** start of Stored data **

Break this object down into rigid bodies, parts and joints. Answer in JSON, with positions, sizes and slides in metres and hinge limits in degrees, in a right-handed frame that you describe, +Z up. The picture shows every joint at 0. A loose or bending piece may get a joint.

** end of Stored data **
** start of Stored data **

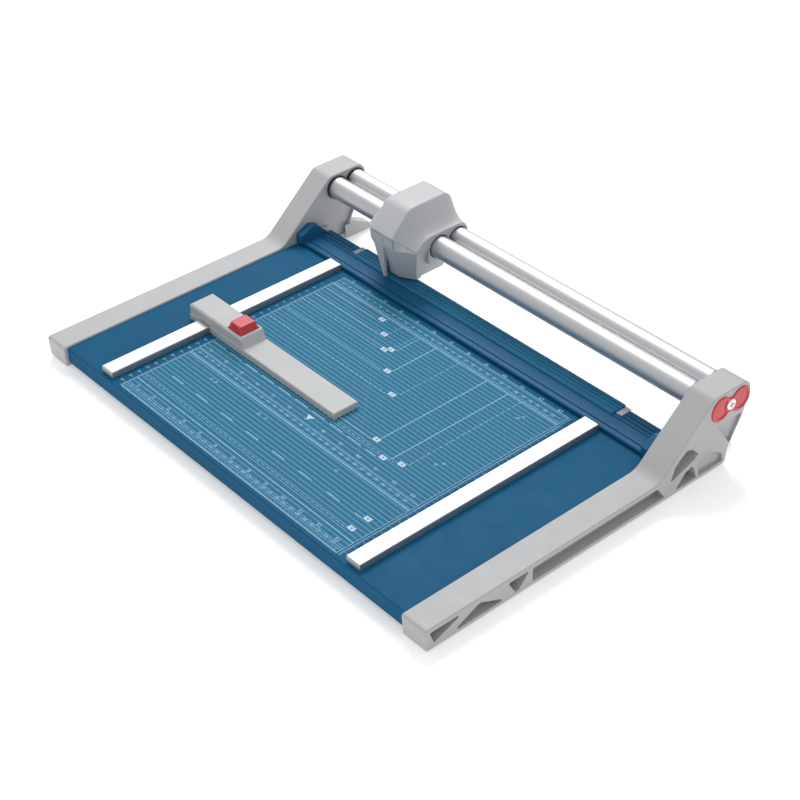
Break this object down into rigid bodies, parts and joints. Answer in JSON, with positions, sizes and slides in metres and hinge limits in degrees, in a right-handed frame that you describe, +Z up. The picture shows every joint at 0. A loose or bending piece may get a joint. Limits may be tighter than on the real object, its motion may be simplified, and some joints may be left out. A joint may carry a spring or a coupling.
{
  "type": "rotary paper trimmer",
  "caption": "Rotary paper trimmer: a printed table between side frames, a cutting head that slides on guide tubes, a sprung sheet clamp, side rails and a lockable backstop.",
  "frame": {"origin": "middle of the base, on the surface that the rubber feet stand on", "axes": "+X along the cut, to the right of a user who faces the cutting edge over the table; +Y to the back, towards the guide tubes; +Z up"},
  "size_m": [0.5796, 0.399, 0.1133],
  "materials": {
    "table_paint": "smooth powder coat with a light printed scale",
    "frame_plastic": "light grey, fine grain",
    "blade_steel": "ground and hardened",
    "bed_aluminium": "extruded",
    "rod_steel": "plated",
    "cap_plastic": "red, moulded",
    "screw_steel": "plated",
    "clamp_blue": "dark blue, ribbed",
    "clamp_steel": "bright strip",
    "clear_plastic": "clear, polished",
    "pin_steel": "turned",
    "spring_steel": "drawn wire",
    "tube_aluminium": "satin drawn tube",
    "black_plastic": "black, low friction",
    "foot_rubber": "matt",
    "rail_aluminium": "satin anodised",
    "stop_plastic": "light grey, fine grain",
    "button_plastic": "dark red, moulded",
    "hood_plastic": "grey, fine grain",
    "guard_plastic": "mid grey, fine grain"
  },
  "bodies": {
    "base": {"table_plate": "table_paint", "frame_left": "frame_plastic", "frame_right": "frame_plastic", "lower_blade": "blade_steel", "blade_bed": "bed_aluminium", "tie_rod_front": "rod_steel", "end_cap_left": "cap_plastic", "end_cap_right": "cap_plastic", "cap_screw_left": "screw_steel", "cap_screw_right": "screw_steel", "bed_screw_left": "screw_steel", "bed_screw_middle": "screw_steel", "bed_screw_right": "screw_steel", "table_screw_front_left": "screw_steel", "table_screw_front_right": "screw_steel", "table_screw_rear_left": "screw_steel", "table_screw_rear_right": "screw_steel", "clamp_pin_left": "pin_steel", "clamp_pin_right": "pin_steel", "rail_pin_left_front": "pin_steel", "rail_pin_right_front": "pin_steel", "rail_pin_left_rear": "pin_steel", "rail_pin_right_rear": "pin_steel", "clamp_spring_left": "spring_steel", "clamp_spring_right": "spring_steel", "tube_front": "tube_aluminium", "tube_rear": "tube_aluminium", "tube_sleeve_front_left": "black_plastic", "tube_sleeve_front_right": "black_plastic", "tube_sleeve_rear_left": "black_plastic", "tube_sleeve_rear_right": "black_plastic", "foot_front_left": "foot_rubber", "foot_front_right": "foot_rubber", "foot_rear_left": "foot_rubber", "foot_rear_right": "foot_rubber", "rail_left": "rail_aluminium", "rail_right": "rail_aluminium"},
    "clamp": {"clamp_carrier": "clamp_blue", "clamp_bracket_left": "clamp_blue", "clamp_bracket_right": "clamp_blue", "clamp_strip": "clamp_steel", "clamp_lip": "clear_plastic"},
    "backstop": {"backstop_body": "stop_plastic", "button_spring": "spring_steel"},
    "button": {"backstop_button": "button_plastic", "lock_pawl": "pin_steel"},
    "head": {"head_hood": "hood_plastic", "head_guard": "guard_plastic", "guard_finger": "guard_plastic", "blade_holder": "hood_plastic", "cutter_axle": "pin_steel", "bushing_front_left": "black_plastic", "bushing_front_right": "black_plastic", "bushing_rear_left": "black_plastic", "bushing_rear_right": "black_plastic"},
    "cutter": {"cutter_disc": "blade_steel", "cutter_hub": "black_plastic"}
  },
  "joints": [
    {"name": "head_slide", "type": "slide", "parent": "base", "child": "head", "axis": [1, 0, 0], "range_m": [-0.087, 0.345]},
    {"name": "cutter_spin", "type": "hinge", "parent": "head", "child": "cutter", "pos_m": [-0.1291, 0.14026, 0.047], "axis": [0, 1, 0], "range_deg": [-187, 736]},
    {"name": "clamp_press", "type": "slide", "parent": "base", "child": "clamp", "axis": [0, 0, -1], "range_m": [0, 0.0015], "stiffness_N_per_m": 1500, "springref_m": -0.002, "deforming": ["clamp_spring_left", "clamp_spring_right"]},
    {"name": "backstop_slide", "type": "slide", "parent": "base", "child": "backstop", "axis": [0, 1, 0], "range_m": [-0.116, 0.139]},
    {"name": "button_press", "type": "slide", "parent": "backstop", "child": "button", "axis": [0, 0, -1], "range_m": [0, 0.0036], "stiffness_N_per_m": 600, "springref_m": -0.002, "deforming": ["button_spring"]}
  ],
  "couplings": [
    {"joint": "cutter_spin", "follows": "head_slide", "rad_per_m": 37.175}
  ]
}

** end of Stored data **
** start of Stored data **

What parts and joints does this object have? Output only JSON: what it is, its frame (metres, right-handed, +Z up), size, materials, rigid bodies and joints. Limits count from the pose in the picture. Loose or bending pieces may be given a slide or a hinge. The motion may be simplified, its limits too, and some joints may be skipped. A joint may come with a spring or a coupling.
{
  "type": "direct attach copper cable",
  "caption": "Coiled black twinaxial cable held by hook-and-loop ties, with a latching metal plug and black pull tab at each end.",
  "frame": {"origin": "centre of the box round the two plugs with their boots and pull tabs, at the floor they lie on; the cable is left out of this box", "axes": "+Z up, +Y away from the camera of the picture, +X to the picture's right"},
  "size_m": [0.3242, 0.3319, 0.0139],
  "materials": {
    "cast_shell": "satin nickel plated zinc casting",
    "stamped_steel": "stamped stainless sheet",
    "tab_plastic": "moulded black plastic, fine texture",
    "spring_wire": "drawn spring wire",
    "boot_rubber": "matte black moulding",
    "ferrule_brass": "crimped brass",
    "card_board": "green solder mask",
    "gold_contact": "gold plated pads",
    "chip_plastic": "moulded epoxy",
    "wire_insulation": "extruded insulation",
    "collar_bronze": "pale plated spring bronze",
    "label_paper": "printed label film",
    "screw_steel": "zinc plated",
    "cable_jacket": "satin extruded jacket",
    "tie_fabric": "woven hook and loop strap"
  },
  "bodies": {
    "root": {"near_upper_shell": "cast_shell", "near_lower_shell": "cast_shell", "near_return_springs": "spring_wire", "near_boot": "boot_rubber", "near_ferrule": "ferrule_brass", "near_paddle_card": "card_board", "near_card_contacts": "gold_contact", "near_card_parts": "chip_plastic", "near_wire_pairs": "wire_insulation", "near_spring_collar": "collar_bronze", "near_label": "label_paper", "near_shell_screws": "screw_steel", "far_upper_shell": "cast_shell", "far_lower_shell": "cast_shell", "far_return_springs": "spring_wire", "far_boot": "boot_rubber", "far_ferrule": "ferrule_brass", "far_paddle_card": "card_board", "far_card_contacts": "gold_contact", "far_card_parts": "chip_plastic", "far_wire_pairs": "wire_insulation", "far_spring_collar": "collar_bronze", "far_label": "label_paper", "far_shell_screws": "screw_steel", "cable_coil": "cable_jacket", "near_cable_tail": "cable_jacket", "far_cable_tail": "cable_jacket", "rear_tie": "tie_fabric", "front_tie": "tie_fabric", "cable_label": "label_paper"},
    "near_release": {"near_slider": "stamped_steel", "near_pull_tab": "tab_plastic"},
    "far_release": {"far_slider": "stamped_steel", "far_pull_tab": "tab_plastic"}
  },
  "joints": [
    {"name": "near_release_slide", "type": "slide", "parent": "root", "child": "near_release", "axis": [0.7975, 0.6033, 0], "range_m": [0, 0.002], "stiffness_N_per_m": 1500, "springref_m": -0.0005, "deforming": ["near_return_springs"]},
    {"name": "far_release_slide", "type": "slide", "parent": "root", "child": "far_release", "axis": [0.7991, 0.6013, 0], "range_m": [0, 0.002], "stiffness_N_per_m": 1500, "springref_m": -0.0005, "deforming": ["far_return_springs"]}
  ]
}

** end of Stored data **

§ **Exercise requirements**:
Note each line of the entries that has "from" in it, and copy those lines.

§ **Output**:
What parts and joints does this object have? Output only JSON: what it is, its frame (metres, right-handed, +Z up), size, materials, rigid bodies and joints. Limits count from the pose in the picture. Loose or bending pieces may be given a slide or a hinge. The motion may be simplified, its limits too, and some joints may be skipped. A joint may come with a spring or a coupling.
  "frame": {"origin": "centre of the box round the two plugs with their boots and pull tabs, at the floor they lie on; the cable is left out of this box", "axes": "+Z up, +Y away from the camera of the picture, +X to the picture's right"},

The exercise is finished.